3. You Have Plans to Grow

Growth is exciting, but comes with its own challenges. For job boards, mergers and acquisitions (like Indeed’s 2019 acquisition of Syft ) mean finding ways to cost-effectively manage more scrapes. Smaller job boards become more attractive to potential acquiring partners when they have an efficient scraping setup, and larger job boards can more profitably acquire smaller boards when they scrape efficiently.

In both cases, outsourcing that web scraping is usually the most efficient solution, and not only because it’s a cost-effective way to keep scrapes up and running.

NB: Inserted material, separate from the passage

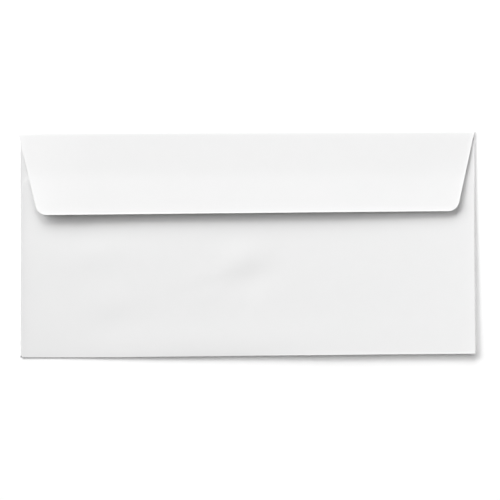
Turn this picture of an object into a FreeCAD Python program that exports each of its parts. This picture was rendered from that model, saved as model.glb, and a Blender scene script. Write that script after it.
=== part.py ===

Relying on a third-party web-scraping specialist also ensures that the knowledge required to keep your scrapes up and running doesn’t exist with just one or two people – who could leave your organization at any time. Instead, knowledge, best practices, common issues, and effective resolutions are systematized within the web-scraping provider, both across a team of people and within a sophisticated log and tracking system.

What’s more, outsourced providers can also deliver helpful add-ons like dashboards to monitor the status of your scrapes and also make continual improvements to features and functionality.

Outsourcing Your Job Scraping Maximizes the Value of Your Scrapes

Job scraping in house requires a task force of specialized IT professionals and a fully established digital infrastructure. This can cost hundreds of thousands of dollars annually and demands considerable time to maintain.

Even tapping a contractor for the work doesn’t solve the problem: what happens when they get tired of scraping or want to get involved in other projects? All of that knowledge and experience goes away with them.

But outsourcing doesn’t just save costs; it also contributes to a better user experience for the job applicant. When scrapes fail, job candidates suffer. They can get sent to 404 links, outdated postings, or see a job listing with poorly formatted blocks of plain text. This might drive them to leave the site and negatively impact their opinion of the job board.

That costs job boards in the short term, but it can also lead to fewer users over time, which can make it harder to attract customers.